Wednesday, January 17, 2007

the truth about trucks

Once we made it to the board book section of the bookstore, all hell broke loose.

Apparently, Isaac's truck obsession is shared by one or two other little kids, since on the shelf were parked about two dozen books on various trucks, these books taking the shape of the truck they starred, wheels afixed to the bottom.

Isaac arranged all 24 on the floor like some emergency scene/late night truck stop, while I perused the other books, humble though they were without the benefit of parts to make them ambulatory.

“There are trucks for all kinds of jobs,” I read aloud while Isaac crashed a cherry picker into a gift collection of Harry Potters in Spanish. “This dump truck is hauling coal from a mine.”

“Oh,” I continued, still speaking aloud, “I wonder what kind of health insurance the miners have, Isaac. Mmmm, yummy. Burning coal,” I added sniffing the air. My son ignored me, a tractor book in one hand, fire engine in the other.

Isaac's fascination with trucks knows no bounds. It is his sole purpose for getting in the car – to look for big trucks (“dig ducks”). He has had a personal relationship with the garbage man since he was 16 months old. Construction sites send him into peals of joyous laughter. He can hear a truck that's thinking about turning up our street from blocks away. “Vrrrrrooooom!” he narrates gleefully and races to the window. His little feet stomp and dance when he catches sight of the phone book in anticipation of the towing section. But both of us tired of the same old flatbeds in the yellow pages, we had headed to the bookstore.

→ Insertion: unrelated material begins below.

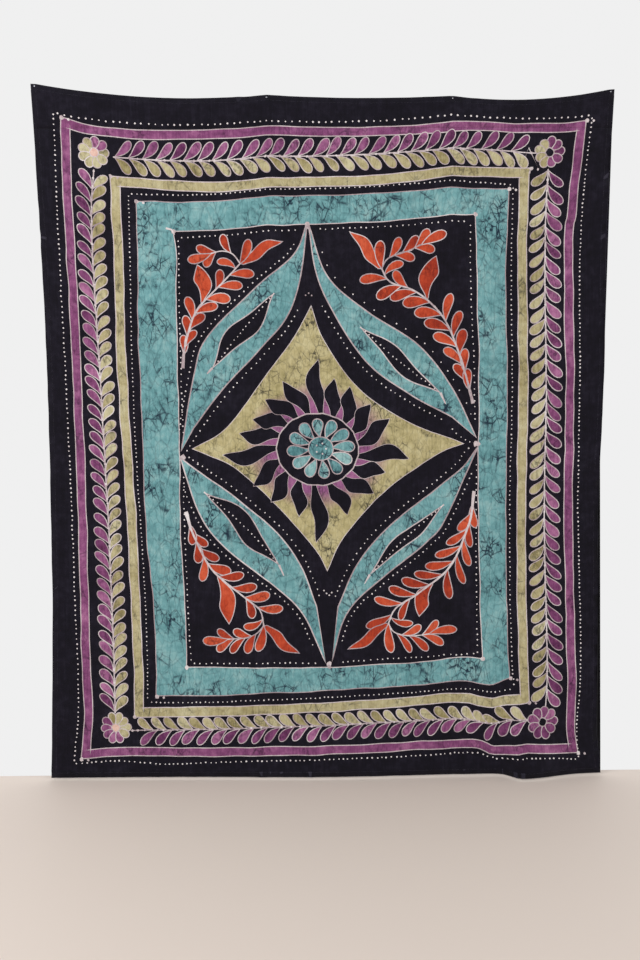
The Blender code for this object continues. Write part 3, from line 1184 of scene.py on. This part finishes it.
class Shading:
    """Node tree of one new material, with a short call for each step that the finishes repeat."""

    def __init__(self, name: str) -> None:
        """Start an empty material."""
        self.material = bpy.data.materials.new(name)
        self.material.use_nodes = True
        self.tree = self.material.node_tree
        self.tree.nodes.clear()

    def objects(self) -> Socket:
        """Object coordinates, in metres."""
        return add(self.tree, "TexCoord").outputs["Object"]

    def noise(
        self, place: Socket, scale: float, detail: float, roughness: float = 0.5, out: str = "Fac"
    ) -> Socket:
        """Cloudy noise, from its coordinates and how many clouds there are to a metre."""
        inputs = {"Vector": place, "Scale": scale, "Detail": detail, "Roughness": roughness}
        return add(self.tree, "TexNoise", inputs).outputs[out]

    def math(self, operation: str, *values: Socket | float) -> Socket:
        """One sum, from its operation and what goes into it."""
        return add(self.tree, "Math", dict(enumerate(values)), operation=operation).outputs[0]

    def remap(
        self, value: Socket, low: float, high: float, to_low: float = 0.0, to_high: float = 1.0
    ) -> Socket:
        """Stretch the range from low to high over the range from to_low to to_high, and cut it off there."""
        inputs = {"Value": value, "From Min": low, "From Max": high, "To Min": to_low, "To Max": to_high}
        return add(self.tree, "MapRange", inputs).outputs["Result"]

    def ramp(self, share: Socket, *stops: tuple[float, str]) -> Socket:
        """Colour ramp, from positions and hex colours."""
        colours = [(position, linear(colour)) for position, colour in stops]
        return add(self.tree, "ValToRGB", {"Fac": share}, colours).outputs["Color"]

    def over(self, share: Socket, under: Socket, over: Socket | str) -> Socket:
        """Lay one colour, or a hex colour, over another by a share."""
        top = linear(over) if isinstance(over, str) else over
        return add(self.tree, "Mix", {0: share, 6: under, 7: top}, data_type="RGBA").outputs[2]

    def bump(self, height: Socket, strength: float, distance: float) -> Socket:
        """Shallow relief, its distance in metres."""
        inputs = {"Height": height, "Strength": strength, "Distance": distance}
        return add(self.tree, "Bump", inputs).outputs["Normal"]

    def finish(self, **inputs: Socket | float | tuple) -> bpy.types.Material:
        """Close the material with its shader, whose inputs are named with underscores for spaces."""
        named = {name.replace("_", " "): value for name, value in inputs.items()}
        shader = add(self.tree, "BsdfPrincipled", named)
        add(self.tree, "OutputMaterial", {"Surface": shader.outputs["BSDF"]})
        return self.material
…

In the middle of the store, before we had journeyed as far as the children's section with its fleet of mobile literature, Isaac suddenly and uncharacteristically broke free of my hand and ran pell nell toward a display just ahead. “Dig duck! Dig duck!” he squealed, clutching a jigsaw puzzle box to his chest. When I could finally pry it from his arms, I discovered the picture on the box showed dump trucks and backhoes positioned about in some sort of quarry setting – clearly a fantasy destination for my boy.

My mind is far, so far from what you could ID as simple or innocent, far from this pureness of fascination. Sometimes I worry that I am the wolf put in charge of the sheep, raising this child. Whose version of the world will win out? Will his, in its enthusiasm, lurch forward ahead of mine, its darker sister? Will it have to be me who tells him, “Isaac, those trucks bulldoze the trees you love, and those over there pollute the air so that we sometimes get sick.” Or will he pull me over to his side in one clean burst of ferocious, simple love?

2 comments:

Anonymous said...

If my child-rearing experience is any example, he will find an incredible blending that will make peace between the two visions of the world. He will surprise and impress you. And when he's all grown up, he'll make sure YOU keep growing.
Judy

bobbie said...

A powerful piece.
And by the way, I like Judy's answer very very much.